**OBJECTIVE**. Copy exactly the lines of the records below, and only those lines, beginning with the line that contains "# The toy's" and ending with the line that contains "zip(*points))), Vector(map(max, zip(*points)))".

**RECORDS SUPPLIED**.

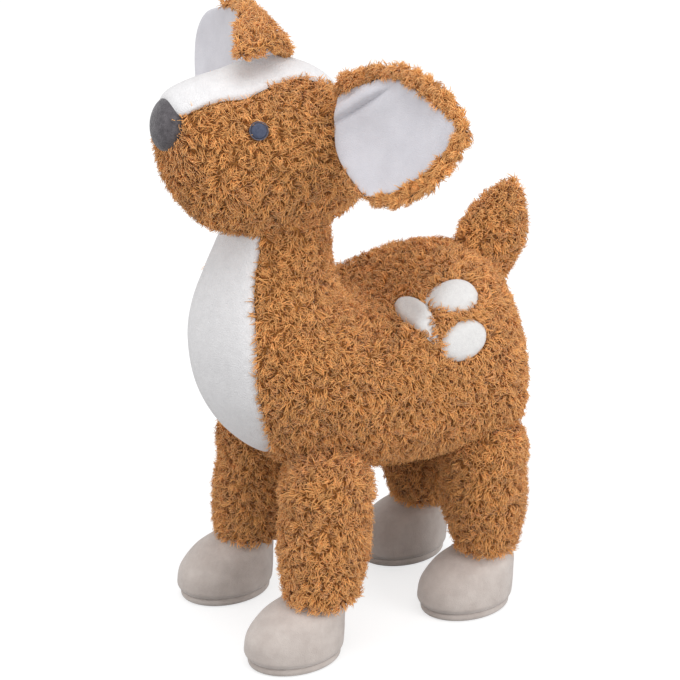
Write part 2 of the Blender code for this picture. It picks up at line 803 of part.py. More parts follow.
mouth = TAIL_MOUTH_SHARE * TAIL_KNOT_RADIUS + PLUSH_THICKNESS
tail_hollow = []
for low in (-TAIL_KNOT_RADIUS - OVERRUN, -TAIL_KNOT_RADIUS + PLUSH_THICKNESS, 0):
    tail_hollow.append((tail_root + tail_up * low, tail_back * mouth, -X_AXIS * mouth))
tail_liner = skin(lining_rings([*tail_hollow, *tail_leaf[2:]], PLUSH_THICKNESS), LINER_SEGMENTS)
cut([tail], cutter("tail_liner", tail_liner, tail_joint))
stuffing_rings = lining_rings([*tail_hollow[1:], *tail_leaf[2:]], PLUSH_THICKNESS + STUFFING_GAP)
solid("tail_filling", skin(stuffing_rings, LINER_SEGMENTS), FIBRE, tail_joint)
cut([torso, torso_filling], cutter("tail_seat", knot_seat(tail_root, TAIL_KNOT_RADIUS), TOY))

# Legs: plush sleeves that end in a round shoulder or hip, with a velour boot and a flat sole.
# Y of the pivot and of the ankle, and height of the pivot, are shares of the body.
LEG_PIVOT_HEIGHT_SHARE = 0.043
FRONT_LEG_SHARE = (0.293, 0.260)
REAR_LEG_SHARE = (0.826, 0.838)
# Height above the hem as a share of the leg, and radius as a share from the ankle's to the leg's
LEG_SHARES = ((0.60, 0.84), (0.33, 0.50), (0.11, 0.06), (0.02, -0.12), (0.0, -0.30))
# Boot: heel y and z, toe y and z, half width. Y from the boot's ankle in foot lengths, z from the sole.
FOOT_SHARES = (
    (0.255, 0.000, -0.700, 0.000, 0.93),
    (0.276, 0.140, -0.724, 0.160, 1.00),
    (0.285, 0.395, -0.690, 0.460, 0.98),
    (0.288, 0.645, -0.550, 0.770, 0.91),
    (0.290, 0.830, -0.390, 0.920, 0.82),
)


def make_leg(name, side, spacings, y_shares, radii, boot_forward):
    radius, ankle_radius = radii
    top_x, x = side * spacings[0] / 2, side * spacings[1] / 2
    pivot_y, pivot_z = body_place(y_shares[0], LEG_PIVOT_HEIGHT_SHARE)
    ankle_y = body_place(y_shares[1], 0)[0]
    pivot = Vector((top_x, pivot_y, pivot_z))
    joint = empty(f"{name}_joint", pivot, TOY)
    seat = swing_seat(pivot, Z_AXIS, radius, SWING_LIMIT, radius)
    cut([torso, torso_filling, chest], cutter(f"{name}_seat", seat, TOY))

    # Sleeve, open at the hem
    top = ball(pivot, Z_AXIS, Y_AXIS, radius, math.pi / 2, -SWING_LIMIT - PLAY, BALL_RINGS)
    limb = [top[-1]]
    start = top[-1][0]
    for up_share, size_share in LEG_SHARES:
        height = HEM_HEIGHT + up_share * (start.z - HEM_HEIGHT)
        level = Vector((x, ankle_y, height)).lerp(Vector((start.x, start.y, height)), up_share)
        size = ankle_radius + size_share * (radius - ankle_radius)
        limb.append((level, Y_AXIS * size, -X_AXIS * size))
    sleeve = solid(f"{name}_cover", skin(top[:-1] + limb, LIMB_SEGMENTS), PLUSH, joint)
    hollow_radius = radius - PLUSH_THICKNESS
    inner = ball(pivot, Z_AXIS, Y_AXIS, hollow_radius, math.pi / 2, -SWING_LIMIT, LINER_BALL_RINGS)
    inner += [shrunk(ring, PLUSH_THICKNESS) for ring in limb[1:-1]]
    hem = inner[-1]
    liner = inner + [(hem[0] - Z_AXIS * OVERRUN, hem[1], hem[2])]
    cut([sleeve], cutter(f"{name}_liner", skin(liner, LINER_SEGMENTS), joint))

    # Boot, open at the ankle and at the sole
    sole_top = SOLE_THICKNESS + GAP
    boot_height = HEM_HEIGHT - 2 * GAP - SOLE_THICKNESS
    boot_y = ankle_y - boot_forward
    boot = []
    for heel_y, heel_z, toe_y, toe_z, half in FOOT_SHARES:
        heel = (boot_y + heel_y * FOOT_LENGTH, sole_top + heel_z * boot_height)
        toe = (boot_y + toe_y * FOOT_LENGTH, sole_top + toe_z * boot_height)
        boot.append(station(heel, toe, half * FOOT_WIDTH / 2, x))
    ankle_centre = Vector((x, boot_y, sole_top + boot_height))
    boot.append((ankle_centre, Y_AXIS * FOOT_ANKLE_RADIUS, X_AXIS * FOOT_ANKLE_RADIUS))
    upper = solid(f"{name}_boot", skin(boot, LIMB_SEGMENTS), FOOT_VELOUR, joint)
    hollow = [shrunk(ring, VELOUR_THICKNESS) for ring in boot]
    under = (hollow[0][0] - Z_AXIS * OVERRUN, hollow[0][1], hollow[0][2])
    over = (hollow[-1][0] + Z_AXIS * OVERRUN, hollow[-1][1], hollow[-1][2])
    cut([upper], cutter(f"{name}_boot_liner", skin([under, *hollow, over], LINER_SEGMENTS), joint))

    # Stuffing, from the shoulder down into the boot
    full_radius = hollow_radius - STUFFING_GAP
    stuffing = ball(pivot, Z_AXIS, Y_AXIS, full_radius, math.pi / 2, -SWING_LIMIT, LINER_BALL_RINGS)
    stuffing += [shrunk(ring, PLUSH_THICKNESS + STUFFING_GAP) for ring in limb[1:-2]]
    waist = hem[1].length - STUFFING_GAP - boot_forward
    for rise in (VELOUR_THICKNESS, 0):
        stuffing.append((ankle_centre + Z_AXIS * rise, Y_AXIS * waist, -X_AXIS * waist))
    for ring in reversed(boot[:-1]):
        centre, first, second = shrunk(ring, VELOUR_THICKNESS + STUFFING_GAP)
        stuffing.append((centre, first, -second))
    solid(f"{name}_filling", skin(stuffing, LINER_SEGMENTS), FIBRE, joint)

    # Sole, a flat oval pad
    bottom = boot[0]
    edge = SOLE_THICKNESS / 4
    pad = []
    for height, draw in ((SOLE_THICKNESS, edge), (SOLE_THICKNESS - edge, 0), (edge, 0), (0, edge)):
        ring = shrunk(bottom, draw)
        pad.append((Vector((ring[0].x, ring[0].y, height)), ring[1], ring[2]))
    solid(f"{name}_sole", skin(pad, LIMB_SEGMENTS), FOOT_VELOUR, joint)


FRONT_SPACINGS = (SHOULDER_SPACING, FRONT_ANKLE_SPACING)
REAR_SPACINGS = (HIP_SPACING, REAR_ANKLE_SPACING)
FRONT_RADII = (FRONT_LEG_RADIUS, FRONT_ANKLE_RADIUS)
REAR_RADII = (REAR_LEG_RADIUS, REAR_ANKLE_RADIUS)

for side, side_name in ((1, "left"), (-1, "right")):
    name = f"leg_front_{side_name}"
    make_leg(name, side, FRONT_SPACINGS, FRONT_LEG_SHARE, FRONT_RADII, FRONT_BOOT_FORWARD)
    name = f"leg_rear_{side_name}"
    make_leg(name, side, REAR_SPACINGS, REAR_LEG_SHARE, REAR_RADII, REAR_BOOT_FORWARD)

# The toy's origin lies under the middle of its whole extent, as shares of the body's length
ORIGIN_SHARE = (0.006, 0.0164)
TOY.location = Vector((*ORIGIN_SHARE, 0)) * BODY_LENGTH
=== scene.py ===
"""A standing plush fawn: curly caramel pile, white panels, a grey nose and velour boots."""

import math

import bmesh
import bpy
import numpy as np
from mathutils import Matrix, Vector
from mathutils.bvhtree import BVHTree


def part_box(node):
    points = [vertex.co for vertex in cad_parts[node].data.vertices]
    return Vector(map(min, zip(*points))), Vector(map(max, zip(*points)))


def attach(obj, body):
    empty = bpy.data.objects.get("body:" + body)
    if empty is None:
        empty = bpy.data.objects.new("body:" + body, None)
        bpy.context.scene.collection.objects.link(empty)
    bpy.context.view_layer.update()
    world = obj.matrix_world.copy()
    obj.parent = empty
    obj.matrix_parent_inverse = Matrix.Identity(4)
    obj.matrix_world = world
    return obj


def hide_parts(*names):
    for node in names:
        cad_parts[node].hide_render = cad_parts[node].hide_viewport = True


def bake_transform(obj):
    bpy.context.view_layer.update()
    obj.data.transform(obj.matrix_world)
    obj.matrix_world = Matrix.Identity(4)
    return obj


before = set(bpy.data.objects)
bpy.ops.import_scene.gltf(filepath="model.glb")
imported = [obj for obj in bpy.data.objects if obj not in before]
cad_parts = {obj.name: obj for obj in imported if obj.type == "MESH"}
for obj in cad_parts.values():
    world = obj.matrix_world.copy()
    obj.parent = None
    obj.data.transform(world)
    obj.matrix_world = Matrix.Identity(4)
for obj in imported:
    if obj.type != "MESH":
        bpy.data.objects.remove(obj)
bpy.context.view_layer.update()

# Body.
# A tube of curly plush on a knitted backing, stuffed with fibre.
# The pile is yarn that lies in short curls all over it.
MIDDLE_X = 0.0009
# One row per ring: back y and z, front y and z, half width
BODY_RINGS = np.array(
    [
        (-0.0120, 0.1962, -0.0606, 0.1962, 0.0243),
        (-0.0131, 0.1887, -0.0594, 0.1887, 0.0235),
        (-0.0125, 0.1720, -0.0660, 0.1720, 0.0285),
        (-0.0080, 0.1590, -0.0715, 0.1550, 0.0360),
        (0.0030, 0.1508, -0.0735, 0.1380, 0.0425),
        (0.0165, 0.1520, -0.0705, 0.1180, 0.0462),
        (0.0370, 0.1640, -0.0615, 0.1010, 0.0480),
        (0.0505, 0.1665, -0.0460, 0.0865, 0.0485),
        (0.0625, 0.1615, -0.0280, 0.0770, 0.0485),
        (0.0715, 0.1510, -0.0050, 0.0735, 0.0482),
        (0.0767, 0.1380, 0.0180, 0.0725, 0.0470),
        (0.0785, 0.1235, 0.0385, 0.0735, 0.0435),
        (0.0775, 0.1075, 0.0550, 0.0775, 0.0370),
        (0.0745, 0.0945, 0.0645, 0.0825, 0.0225),
        (0.0705, 0.0880, 0.0705, 0.0880, 0.0001),
    ]
)
NECK_TURN = Vector((MIDDLE_X, -0.0363, 0.1960))
PILE_DEPTH = 0.0027
CURL_LENGTH = 0.0041
CURL_THICKNESS = 0.00044
CURL_SWING = 0.0004
CURL_SPREAD, CURL_DROOP, CURL_GATHER = 0.6, 0.45, 0.62
CURL_BEND, CURL_TAPER = 1.4, 0.75
CURL_RINGS, CURL_SIDES = 5, 3
CURLS_PER_MM2 = 1.6
TUFT_WIDTH = 0.0026
TUFT_WOBBLE, TUFT_WAVES = 0.25, 900


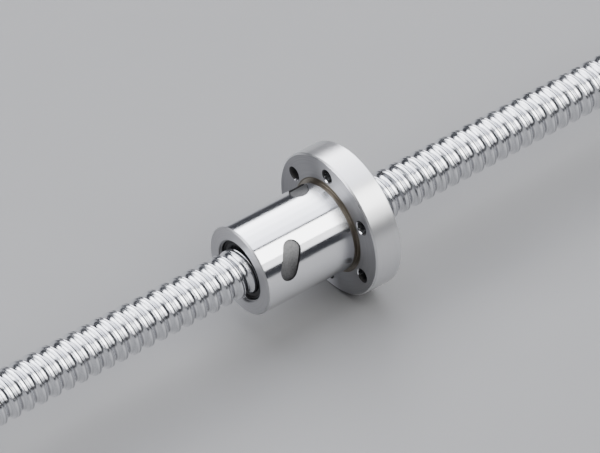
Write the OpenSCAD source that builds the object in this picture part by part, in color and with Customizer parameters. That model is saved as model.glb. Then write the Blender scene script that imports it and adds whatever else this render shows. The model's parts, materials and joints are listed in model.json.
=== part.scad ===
// Ball screw assembly: rolled or ground screw, single-flange ball nut with four
// internal return circuits, wipers at both ends of the nut, machined bearing ends.
// Millimetres. X is the screw axis. The flange's mounting face lies on X = 0 and
// the nut body runs from there toward -X. Angles are right-handed about +X, from +Y.

/* [Screw] */
// Ball circle diameter: the circle the ball centres run on
ball_circle_d = 16.5; // [16.5:0.05:16.6]
// Outside diameter of the threaded part
screw_od = 15.5; // [15.4:0.05:15.5]
// Length of thread toward the floating end, measured from the flange face
thread_left = 142.5; // [130:0.5:160]
// Length of thread toward the driven end, measured from the flange face
thread_right = 142.5; // [130:0.5:165]
// Radius of the ball groove in the screw
screw_groove_r = 1.75; // [1.75:0.01:1.77]

/* [Screw ends] */
// Diameter of the fixed bearing journal
journal_d = 12; // [10.5:0.5:12.5]
// Length of the fixed bearing journal
journal_l = 24; // [18:1:40]
// Outside diameter of the locknut thread
locknut_d = 11.9; // [10.3:0.1:11.9]
// Length of the locknut thread with its relief
locknut_l = 15; // [12:1:25]
// Diameter of the drive end, where a coupling goes
drive_d = 10; // [6:0.5:10]
// Length of the drive end
drive_l = 15; // [12:1:40]
// Diameter of the floating bearing journal
float_d = 10; // [8:0.5:12]
// Length of the floating bearing journal with its circlip groove
float_l = 11; // [9:1:20]

/* [Nut] */
// Outside diameter of the nut body
nut_d = 30; // [30:0.5:31]
// Length of the nut body from its nose to the flange face
nut_l = 35; // [35:0.5:40]
// Outside diameter of the flange
flange_d = 49; // [48:1:54]
// Thickness of the flange
flange_t = 10; // [10:0.5:12]
// Diameter of the bolt circle in the flange
bolt_circle_d = 39; // [38.5:0.5:40]
// Diameter of each bolt hole
bolt_hole_d = 4.5; // [3.4:0.1:5.5]
// Diameter of the screw-head counterbore on the flange's outer side
counterbore_d = 8; // [6:0.1:8]
// Depth of the screw-head counterbore
counterbore_l = 4.5; // [3:0.1:5]
// Edge chamfer on the nut's outside corners
edge = 0.5; // [0.2:0.1:0.6]
// Diameter of the recess that holds each wiper
recess_d = 21; // [20.9:0.1:21.4]
// Depth of the recess that holds each wiper
recess_l = 4; // [3.9:0.1:4.4]

/* [Ball return] */
// Number of turns of load-carrying circuits, one return insert each
circuits = 4; // [4:1:4]
// Ball diameter
ball_d = 3.175; // [3.15:0.005:3.175]
// Balls on the loaded turn of one circuit
balls_per_turn = 15; // [13:1:15]
// Length of a return insert over its round ends
insert_l = 13; // [12.6:0.1:13.2]
// Width of a return insert
insert_w = 6.2; // [6:0.1:6.4]
// Tilt of a return insert from square to the screw
insert_tilt = 30.7; // [29:0.1:32]
// Outside radius of a return insert's face, below the nut's ground surface
insert_top_r = 14.35; // [13.8:0.05:14.5]

/* [Hidden] */

lead = 5;
phase = 1;              // place of the thread along the axis, at angle 0
Rm = ball_circle_d / 2;
Ro = screw_od / 2;
z_lo = -thread_left;
z_hi = thread_right;
end_r = 6.85;           // radius of the thread's chamfered end faces
eps = 0.01;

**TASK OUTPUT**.
# The toy's origin lies under the middle of its whole extent, as shares of the body's length
ORIGIN_SHARE = (0.006, 0.0164)
TOY.location = Vector((*ORIGIN_SHARE, 0)) * BODY_LENGTH
=== scene.py ===
"""A standing plush fawn: curly caramel pile, white panels, a grey nose and velour boots."""

import math

import bmesh
import bpy
import numpy as np
from mathutils import Matrix, Vector
from mathutils.bvhtree import BVHTree


def part_box(node):
    points = [vertex.co for vertex in cad_parts[node].data.vertices]
    return Vector(map(min, zip(*points))), Vector(map(max, zip(*points)))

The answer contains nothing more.